* Dataset rows
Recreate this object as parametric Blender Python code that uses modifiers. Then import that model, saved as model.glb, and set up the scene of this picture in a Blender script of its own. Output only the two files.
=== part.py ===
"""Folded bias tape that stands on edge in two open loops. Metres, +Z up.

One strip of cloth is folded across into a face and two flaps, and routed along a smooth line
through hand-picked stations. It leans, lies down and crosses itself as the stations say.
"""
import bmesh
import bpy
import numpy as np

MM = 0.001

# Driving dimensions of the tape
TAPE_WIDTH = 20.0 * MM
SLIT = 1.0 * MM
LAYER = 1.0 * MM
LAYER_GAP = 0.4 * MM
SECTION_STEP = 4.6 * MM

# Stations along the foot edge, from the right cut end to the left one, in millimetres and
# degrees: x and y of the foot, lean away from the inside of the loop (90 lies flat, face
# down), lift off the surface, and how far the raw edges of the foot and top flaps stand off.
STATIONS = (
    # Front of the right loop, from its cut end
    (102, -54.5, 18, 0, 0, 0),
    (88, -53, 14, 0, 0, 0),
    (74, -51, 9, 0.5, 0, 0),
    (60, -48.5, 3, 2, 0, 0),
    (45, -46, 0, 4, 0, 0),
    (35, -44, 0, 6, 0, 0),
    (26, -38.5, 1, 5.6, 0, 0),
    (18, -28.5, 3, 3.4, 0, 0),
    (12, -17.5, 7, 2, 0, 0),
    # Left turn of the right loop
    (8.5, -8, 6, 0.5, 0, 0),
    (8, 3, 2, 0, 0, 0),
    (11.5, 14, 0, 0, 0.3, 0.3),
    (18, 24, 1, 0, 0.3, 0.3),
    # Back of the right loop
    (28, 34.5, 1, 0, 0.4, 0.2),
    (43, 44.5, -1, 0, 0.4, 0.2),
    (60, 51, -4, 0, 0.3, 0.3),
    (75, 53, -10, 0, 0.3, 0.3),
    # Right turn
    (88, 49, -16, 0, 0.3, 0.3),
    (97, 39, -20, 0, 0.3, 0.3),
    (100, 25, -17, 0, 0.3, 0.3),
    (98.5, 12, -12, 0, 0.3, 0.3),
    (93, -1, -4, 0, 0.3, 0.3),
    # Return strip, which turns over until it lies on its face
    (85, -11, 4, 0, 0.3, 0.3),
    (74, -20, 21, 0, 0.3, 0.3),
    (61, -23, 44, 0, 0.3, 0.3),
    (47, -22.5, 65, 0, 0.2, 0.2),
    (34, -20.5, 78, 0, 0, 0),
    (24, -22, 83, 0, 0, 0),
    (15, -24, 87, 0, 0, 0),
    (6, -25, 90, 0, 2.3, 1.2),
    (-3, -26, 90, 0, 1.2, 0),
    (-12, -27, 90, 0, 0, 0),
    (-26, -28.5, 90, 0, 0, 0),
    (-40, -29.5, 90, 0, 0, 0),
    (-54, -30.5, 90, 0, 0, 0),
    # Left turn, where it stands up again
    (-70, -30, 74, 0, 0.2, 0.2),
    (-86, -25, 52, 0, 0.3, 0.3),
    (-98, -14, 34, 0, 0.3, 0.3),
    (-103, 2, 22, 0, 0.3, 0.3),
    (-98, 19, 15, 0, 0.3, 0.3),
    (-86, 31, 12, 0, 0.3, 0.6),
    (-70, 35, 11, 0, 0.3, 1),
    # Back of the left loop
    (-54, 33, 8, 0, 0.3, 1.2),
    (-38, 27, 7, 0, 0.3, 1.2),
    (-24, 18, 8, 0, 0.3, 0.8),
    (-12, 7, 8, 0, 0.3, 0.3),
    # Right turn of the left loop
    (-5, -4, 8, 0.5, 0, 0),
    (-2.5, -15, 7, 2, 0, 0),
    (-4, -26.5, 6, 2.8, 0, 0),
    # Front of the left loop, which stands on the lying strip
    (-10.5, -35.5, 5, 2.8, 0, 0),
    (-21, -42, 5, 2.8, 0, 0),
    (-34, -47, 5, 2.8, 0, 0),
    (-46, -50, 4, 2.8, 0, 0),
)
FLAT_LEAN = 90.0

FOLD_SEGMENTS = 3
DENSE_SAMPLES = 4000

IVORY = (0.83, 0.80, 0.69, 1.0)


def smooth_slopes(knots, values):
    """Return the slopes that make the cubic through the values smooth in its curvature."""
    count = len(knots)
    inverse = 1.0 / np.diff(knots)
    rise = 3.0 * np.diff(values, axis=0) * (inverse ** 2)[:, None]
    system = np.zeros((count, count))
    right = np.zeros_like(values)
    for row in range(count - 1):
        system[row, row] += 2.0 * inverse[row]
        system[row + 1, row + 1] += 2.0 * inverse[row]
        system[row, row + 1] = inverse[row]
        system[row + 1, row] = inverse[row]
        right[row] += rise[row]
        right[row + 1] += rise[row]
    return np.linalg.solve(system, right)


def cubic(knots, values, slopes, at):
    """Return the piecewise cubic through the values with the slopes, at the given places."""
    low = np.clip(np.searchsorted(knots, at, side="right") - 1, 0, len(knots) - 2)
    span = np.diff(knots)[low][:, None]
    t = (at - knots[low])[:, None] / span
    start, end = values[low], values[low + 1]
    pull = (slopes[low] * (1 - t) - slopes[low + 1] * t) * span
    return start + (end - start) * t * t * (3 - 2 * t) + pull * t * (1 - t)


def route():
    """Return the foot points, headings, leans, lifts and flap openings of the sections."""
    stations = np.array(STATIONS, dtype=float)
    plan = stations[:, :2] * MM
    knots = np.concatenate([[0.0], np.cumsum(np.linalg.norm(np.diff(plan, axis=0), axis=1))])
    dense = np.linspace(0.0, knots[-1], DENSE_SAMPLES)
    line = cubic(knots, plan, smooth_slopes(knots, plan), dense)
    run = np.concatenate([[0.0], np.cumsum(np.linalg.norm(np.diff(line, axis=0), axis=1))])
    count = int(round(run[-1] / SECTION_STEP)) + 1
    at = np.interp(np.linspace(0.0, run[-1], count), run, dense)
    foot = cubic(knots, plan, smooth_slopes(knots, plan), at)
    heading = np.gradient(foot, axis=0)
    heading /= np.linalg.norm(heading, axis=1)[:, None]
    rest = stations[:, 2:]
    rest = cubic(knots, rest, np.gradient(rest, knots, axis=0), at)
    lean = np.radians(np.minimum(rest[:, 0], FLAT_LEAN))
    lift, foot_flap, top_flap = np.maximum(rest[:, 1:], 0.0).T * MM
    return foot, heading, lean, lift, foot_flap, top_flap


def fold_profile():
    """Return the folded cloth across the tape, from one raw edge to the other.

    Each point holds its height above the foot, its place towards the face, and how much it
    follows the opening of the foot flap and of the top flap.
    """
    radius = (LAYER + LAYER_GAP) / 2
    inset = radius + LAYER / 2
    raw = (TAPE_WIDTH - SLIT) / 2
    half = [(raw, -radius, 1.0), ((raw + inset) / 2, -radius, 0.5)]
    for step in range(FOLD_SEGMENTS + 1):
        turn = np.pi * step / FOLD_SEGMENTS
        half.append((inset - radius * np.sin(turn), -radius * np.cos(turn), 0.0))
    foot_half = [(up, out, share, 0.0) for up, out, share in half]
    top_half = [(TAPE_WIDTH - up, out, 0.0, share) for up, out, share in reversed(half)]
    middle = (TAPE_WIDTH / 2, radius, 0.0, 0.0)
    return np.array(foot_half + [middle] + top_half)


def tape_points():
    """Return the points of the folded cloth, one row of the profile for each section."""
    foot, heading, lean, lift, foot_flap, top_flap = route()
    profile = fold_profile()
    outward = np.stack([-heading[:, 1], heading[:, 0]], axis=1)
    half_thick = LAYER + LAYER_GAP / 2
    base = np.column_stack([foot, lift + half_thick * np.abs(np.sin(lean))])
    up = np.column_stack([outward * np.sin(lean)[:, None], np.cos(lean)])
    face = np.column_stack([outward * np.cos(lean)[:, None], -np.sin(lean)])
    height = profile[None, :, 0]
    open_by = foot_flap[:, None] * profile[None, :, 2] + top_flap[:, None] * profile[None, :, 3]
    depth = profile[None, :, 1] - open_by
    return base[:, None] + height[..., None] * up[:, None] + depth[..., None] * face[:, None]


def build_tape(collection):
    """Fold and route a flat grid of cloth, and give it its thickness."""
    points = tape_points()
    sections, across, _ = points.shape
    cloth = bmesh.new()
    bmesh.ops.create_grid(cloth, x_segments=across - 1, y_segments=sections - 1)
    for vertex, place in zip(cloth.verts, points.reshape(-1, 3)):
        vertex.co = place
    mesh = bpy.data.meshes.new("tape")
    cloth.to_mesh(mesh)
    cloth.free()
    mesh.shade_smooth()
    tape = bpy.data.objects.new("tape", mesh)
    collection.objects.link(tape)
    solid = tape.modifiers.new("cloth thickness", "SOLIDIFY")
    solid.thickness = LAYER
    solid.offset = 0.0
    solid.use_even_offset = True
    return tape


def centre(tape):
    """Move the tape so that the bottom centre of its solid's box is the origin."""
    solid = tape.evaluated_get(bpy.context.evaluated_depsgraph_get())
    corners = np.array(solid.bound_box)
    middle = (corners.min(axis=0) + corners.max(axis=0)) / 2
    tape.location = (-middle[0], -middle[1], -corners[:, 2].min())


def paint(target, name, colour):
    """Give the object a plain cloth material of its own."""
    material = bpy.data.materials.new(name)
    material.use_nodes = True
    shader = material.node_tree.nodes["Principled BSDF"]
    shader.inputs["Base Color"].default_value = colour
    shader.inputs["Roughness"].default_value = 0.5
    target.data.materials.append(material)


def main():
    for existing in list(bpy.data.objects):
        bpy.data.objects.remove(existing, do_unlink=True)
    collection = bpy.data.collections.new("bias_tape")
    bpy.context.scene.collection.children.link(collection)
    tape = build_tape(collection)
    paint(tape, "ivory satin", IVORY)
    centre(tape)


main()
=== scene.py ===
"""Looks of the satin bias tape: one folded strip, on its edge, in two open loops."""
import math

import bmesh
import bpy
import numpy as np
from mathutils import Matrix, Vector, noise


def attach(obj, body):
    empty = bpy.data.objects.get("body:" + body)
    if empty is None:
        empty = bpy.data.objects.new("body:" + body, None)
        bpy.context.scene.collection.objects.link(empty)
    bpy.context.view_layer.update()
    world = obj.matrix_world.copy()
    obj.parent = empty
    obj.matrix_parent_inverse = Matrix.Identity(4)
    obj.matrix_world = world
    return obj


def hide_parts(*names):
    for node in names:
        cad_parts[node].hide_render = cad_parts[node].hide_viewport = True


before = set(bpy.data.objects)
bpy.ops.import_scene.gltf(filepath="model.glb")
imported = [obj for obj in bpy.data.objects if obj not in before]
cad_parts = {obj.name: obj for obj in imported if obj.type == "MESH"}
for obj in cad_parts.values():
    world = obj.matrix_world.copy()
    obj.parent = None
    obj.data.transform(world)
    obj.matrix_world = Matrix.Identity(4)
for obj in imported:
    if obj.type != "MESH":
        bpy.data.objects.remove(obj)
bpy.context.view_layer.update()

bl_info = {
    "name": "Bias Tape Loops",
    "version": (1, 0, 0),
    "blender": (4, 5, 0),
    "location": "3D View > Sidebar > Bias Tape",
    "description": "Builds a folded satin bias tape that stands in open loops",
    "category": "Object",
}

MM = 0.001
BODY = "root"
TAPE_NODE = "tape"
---
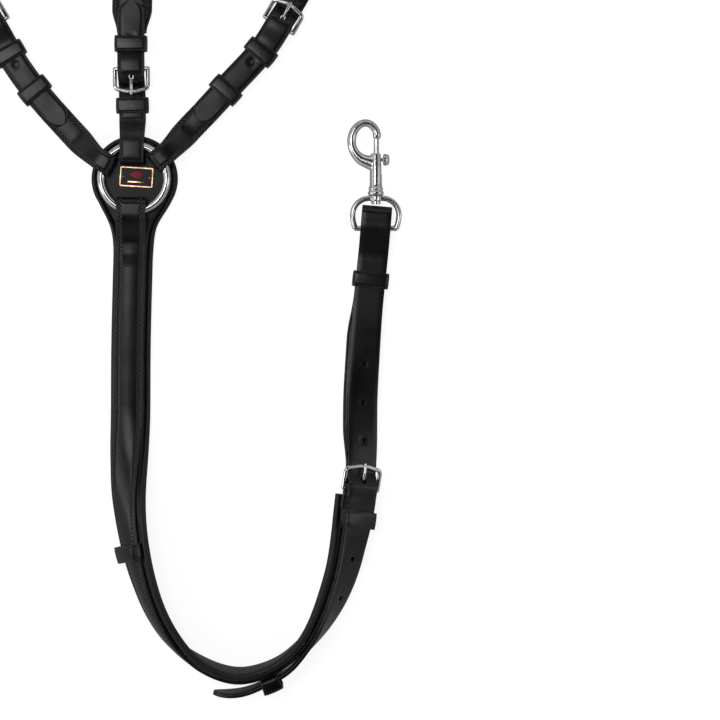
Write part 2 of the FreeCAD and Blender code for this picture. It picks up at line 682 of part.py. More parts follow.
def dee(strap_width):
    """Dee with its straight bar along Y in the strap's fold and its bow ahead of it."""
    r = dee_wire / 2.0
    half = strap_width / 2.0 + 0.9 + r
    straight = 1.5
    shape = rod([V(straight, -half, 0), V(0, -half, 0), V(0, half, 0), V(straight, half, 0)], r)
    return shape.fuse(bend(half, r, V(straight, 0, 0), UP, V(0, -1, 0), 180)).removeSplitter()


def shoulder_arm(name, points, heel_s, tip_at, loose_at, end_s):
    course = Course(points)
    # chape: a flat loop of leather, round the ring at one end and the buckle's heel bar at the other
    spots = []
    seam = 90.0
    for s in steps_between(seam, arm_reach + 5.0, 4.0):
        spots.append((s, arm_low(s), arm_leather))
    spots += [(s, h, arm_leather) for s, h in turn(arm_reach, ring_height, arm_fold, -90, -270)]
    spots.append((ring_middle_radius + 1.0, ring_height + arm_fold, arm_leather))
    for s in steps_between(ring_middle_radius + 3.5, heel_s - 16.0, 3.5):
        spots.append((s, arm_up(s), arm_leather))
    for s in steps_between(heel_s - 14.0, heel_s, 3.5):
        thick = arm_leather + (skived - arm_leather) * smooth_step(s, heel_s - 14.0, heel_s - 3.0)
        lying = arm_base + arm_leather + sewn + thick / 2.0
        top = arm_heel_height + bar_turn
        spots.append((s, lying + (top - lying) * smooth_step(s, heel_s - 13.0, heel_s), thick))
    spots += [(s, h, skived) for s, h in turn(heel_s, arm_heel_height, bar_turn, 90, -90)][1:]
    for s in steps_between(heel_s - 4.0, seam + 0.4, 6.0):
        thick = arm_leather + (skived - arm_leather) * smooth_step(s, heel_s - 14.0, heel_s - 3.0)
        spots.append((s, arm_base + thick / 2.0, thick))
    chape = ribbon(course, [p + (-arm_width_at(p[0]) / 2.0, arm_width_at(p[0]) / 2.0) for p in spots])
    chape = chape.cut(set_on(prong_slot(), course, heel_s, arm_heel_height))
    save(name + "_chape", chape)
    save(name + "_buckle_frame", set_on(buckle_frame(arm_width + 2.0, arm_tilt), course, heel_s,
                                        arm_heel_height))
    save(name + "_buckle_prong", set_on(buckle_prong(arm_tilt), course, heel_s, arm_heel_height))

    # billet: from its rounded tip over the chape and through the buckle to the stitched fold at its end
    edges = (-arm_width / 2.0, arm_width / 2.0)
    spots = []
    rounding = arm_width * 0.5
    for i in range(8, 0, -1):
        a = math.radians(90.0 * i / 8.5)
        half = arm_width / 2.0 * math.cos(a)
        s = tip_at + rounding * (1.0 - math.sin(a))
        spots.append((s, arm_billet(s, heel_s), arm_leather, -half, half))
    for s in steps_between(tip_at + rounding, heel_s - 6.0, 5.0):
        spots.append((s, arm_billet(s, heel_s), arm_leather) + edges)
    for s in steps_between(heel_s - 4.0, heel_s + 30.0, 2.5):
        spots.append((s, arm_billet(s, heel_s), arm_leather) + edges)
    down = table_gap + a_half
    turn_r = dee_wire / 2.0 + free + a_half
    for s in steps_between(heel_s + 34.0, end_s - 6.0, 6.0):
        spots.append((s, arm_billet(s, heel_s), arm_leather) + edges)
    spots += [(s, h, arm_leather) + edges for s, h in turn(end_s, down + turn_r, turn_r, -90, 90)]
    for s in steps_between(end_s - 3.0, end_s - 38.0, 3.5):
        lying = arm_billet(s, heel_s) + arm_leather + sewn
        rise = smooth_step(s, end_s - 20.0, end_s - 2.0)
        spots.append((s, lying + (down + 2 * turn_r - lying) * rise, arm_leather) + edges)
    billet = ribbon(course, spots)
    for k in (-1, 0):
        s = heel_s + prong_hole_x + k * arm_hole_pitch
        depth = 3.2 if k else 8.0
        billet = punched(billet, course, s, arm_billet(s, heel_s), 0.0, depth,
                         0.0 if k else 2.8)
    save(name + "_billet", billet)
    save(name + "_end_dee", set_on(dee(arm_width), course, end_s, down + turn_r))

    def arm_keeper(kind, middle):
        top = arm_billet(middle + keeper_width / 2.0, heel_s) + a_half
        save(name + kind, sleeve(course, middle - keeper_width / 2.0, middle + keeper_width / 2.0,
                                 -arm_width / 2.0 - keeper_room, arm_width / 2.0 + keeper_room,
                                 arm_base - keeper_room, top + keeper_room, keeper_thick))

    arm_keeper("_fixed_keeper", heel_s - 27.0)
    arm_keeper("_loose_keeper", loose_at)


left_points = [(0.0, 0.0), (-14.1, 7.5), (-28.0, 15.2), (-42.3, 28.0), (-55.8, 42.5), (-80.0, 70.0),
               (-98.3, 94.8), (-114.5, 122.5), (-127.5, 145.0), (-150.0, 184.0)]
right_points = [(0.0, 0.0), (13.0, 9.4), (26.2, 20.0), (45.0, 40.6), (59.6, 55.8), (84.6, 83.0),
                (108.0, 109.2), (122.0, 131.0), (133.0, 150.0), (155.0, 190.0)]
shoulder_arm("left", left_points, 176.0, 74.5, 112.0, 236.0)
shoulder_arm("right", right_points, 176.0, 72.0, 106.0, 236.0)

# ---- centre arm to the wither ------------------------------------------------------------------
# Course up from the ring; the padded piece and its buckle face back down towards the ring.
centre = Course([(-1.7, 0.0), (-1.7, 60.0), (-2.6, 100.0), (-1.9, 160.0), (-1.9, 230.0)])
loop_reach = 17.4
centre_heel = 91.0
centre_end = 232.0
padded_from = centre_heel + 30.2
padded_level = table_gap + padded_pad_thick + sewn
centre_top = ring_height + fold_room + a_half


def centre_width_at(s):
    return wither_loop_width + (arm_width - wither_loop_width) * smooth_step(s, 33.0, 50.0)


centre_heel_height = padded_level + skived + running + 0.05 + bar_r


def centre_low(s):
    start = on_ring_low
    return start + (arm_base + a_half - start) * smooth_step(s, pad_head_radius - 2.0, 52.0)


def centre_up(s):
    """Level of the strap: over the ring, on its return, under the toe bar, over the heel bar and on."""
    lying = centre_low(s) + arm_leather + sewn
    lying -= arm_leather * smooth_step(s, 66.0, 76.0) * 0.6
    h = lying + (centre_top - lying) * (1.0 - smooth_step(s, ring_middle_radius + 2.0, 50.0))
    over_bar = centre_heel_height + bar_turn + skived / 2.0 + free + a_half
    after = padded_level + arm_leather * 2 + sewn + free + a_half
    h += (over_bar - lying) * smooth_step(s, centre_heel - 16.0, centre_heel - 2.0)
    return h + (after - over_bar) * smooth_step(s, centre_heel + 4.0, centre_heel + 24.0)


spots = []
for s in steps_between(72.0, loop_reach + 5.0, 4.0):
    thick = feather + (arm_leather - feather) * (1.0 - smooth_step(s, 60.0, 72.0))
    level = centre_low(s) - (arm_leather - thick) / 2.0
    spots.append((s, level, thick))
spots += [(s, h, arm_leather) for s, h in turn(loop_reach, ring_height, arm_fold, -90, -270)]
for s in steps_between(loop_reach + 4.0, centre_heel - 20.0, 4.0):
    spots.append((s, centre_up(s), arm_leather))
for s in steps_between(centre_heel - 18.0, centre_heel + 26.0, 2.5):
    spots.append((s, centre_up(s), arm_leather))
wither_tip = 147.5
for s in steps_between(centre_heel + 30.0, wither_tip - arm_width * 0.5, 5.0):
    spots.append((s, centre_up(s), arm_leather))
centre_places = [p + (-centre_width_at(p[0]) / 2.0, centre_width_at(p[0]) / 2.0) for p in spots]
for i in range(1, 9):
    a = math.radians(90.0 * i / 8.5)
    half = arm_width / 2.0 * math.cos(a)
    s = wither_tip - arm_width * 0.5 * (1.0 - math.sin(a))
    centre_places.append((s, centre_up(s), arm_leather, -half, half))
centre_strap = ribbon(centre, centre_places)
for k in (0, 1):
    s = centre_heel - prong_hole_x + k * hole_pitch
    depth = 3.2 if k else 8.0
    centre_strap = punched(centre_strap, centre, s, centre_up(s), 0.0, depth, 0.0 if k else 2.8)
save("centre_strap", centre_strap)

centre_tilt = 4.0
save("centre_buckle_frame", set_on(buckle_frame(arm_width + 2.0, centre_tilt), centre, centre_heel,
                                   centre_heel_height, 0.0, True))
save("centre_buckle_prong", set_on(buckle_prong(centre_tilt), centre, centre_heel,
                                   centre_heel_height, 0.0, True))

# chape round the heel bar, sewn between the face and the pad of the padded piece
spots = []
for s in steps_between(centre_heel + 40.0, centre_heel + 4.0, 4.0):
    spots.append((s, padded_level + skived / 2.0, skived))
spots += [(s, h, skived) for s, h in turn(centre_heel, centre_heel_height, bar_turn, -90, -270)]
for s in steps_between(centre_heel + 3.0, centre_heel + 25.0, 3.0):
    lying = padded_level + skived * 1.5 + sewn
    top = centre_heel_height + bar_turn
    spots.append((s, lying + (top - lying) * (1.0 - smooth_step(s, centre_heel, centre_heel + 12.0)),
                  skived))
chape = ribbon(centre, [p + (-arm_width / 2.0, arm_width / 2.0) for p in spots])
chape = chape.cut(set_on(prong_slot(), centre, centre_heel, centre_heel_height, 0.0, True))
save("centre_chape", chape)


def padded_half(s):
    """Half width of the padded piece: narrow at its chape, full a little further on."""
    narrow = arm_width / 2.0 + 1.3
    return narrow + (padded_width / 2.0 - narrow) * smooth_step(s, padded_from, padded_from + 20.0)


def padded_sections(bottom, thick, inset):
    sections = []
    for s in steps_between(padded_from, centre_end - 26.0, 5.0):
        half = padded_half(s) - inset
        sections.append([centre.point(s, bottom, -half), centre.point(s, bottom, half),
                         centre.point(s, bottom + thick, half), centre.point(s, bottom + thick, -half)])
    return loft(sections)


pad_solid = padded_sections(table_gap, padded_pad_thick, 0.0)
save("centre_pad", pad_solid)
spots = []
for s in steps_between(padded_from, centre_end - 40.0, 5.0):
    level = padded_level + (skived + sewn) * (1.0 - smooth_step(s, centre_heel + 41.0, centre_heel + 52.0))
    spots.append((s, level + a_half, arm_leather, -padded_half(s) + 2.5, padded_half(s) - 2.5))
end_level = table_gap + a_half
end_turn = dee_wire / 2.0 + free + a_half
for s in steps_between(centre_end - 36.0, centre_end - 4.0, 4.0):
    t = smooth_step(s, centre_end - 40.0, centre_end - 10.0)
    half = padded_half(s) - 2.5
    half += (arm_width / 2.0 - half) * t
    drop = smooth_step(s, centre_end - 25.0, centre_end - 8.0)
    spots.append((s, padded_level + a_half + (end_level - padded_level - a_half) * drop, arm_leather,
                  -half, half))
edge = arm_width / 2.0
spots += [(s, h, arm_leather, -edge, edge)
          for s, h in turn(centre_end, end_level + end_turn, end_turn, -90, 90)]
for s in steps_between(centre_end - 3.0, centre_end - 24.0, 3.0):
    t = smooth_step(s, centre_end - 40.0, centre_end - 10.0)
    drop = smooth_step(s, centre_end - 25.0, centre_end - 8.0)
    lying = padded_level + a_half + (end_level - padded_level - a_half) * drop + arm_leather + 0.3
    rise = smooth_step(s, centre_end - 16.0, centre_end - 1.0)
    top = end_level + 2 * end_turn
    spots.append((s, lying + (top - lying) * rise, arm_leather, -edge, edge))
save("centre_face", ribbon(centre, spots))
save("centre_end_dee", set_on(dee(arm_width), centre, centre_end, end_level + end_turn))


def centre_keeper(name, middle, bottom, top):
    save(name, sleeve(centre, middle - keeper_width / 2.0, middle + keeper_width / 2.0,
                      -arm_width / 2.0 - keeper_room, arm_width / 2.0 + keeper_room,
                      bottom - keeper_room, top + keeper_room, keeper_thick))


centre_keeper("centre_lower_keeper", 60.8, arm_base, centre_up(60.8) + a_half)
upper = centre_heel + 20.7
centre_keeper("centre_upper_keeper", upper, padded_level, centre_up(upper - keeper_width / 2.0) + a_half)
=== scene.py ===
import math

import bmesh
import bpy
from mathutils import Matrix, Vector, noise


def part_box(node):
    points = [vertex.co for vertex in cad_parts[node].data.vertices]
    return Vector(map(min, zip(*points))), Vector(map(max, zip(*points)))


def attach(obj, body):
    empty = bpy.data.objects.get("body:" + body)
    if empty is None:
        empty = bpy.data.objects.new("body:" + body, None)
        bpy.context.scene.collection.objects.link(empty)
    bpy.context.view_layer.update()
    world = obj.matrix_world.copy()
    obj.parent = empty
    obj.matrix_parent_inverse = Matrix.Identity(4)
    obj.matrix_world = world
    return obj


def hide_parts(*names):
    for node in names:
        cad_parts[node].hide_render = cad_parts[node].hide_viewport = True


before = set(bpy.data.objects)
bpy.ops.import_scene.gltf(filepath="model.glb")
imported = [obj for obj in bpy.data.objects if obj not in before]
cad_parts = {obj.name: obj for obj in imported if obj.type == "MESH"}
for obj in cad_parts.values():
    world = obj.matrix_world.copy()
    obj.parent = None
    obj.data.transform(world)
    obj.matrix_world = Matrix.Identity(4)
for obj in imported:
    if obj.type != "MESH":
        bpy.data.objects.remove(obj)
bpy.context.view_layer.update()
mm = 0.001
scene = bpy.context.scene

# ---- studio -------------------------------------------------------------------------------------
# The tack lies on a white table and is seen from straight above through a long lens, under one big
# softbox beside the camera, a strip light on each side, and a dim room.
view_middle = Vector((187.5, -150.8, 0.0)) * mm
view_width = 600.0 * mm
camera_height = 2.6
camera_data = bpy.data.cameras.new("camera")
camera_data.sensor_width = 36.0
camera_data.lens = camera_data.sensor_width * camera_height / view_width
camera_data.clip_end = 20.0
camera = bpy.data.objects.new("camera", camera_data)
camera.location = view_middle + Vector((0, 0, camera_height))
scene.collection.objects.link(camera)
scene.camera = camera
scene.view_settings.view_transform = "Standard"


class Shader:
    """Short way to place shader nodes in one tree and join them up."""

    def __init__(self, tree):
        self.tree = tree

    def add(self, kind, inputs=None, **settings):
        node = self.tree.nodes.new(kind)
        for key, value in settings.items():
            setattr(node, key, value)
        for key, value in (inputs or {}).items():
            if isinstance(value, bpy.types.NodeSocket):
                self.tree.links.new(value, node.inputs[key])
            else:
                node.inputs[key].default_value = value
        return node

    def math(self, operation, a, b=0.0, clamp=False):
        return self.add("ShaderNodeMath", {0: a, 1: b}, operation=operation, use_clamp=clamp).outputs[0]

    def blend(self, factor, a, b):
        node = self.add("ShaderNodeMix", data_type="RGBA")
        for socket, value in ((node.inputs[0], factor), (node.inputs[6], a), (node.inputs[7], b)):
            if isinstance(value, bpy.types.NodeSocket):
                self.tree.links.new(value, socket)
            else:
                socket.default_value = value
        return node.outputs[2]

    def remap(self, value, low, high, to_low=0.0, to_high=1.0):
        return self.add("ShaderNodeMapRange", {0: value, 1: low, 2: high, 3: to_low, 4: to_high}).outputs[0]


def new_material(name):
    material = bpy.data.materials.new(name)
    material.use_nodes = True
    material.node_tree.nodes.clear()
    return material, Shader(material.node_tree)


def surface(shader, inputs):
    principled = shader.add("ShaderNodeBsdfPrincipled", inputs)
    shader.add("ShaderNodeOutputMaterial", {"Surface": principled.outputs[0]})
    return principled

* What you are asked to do
Nothing but the lines from the one with "centre_up(60.8) + a_half)" through the one with "scene = bpy.context.scene" should be retyped; include both and keep them exact.

* Final result
centre_keeper("centre_lower_keeper", 60.8, arm_base, centre_up(60.8) + a_half)
upper = centre_heel + 20.7
centre_keeper("centre_upper_keeper", upper, padded_level, centre_up(upper - keeper_width / 2.0) + a_half)
=== scene.py ===
import math

import bmesh
import bpy
from mathutils import Matrix, Vector, noise


def part_box(node):
    points = [vertex.co for vertex in cad_parts[node].data.vertices]
    return Vector(map(min, zip(*points))), Vector(map(max, zip(*points)))


def attach(obj, body):
    empty = bpy.data.objects.get("body:" + body)
    if empty is None:
        empty = bpy.data.objects.new("body:" + body, None)
        bpy.context.scene.collection.objects.link(empty)
    bpy.context.view_layer.update()
    world = obj.matrix_world.copy()
    obj.parent = empty
    obj.matrix_parent_inverse = Matrix.Identity(4)
    obj.matrix_world = world
    return obj


def hide_parts(*names):
    for node in names:
        cad_parts[node].hide_render = cad_parts[node].hide_viewport = True


before = set(bpy.data.objects)
bpy.ops.import_scene.gltf(filepath="model.glb")
imported = [obj for obj in bpy.data.objects if obj not in before]
cad_parts = {obj.name: obj for obj in imported if obj.type == "MESH"}
for obj in cad_parts.values():
    world = obj.matrix_world.copy()
    obj.parent = None
    obj.data.transform(world)
    obj.matrix_world = Matrix.Identity(4)
for obj in imported:
    if obj.type != "MESH":
        bpy.data.objects.remove(obj)
bpy.context.view_layer.update()
mm = 0.001
scene = bpy.context.scene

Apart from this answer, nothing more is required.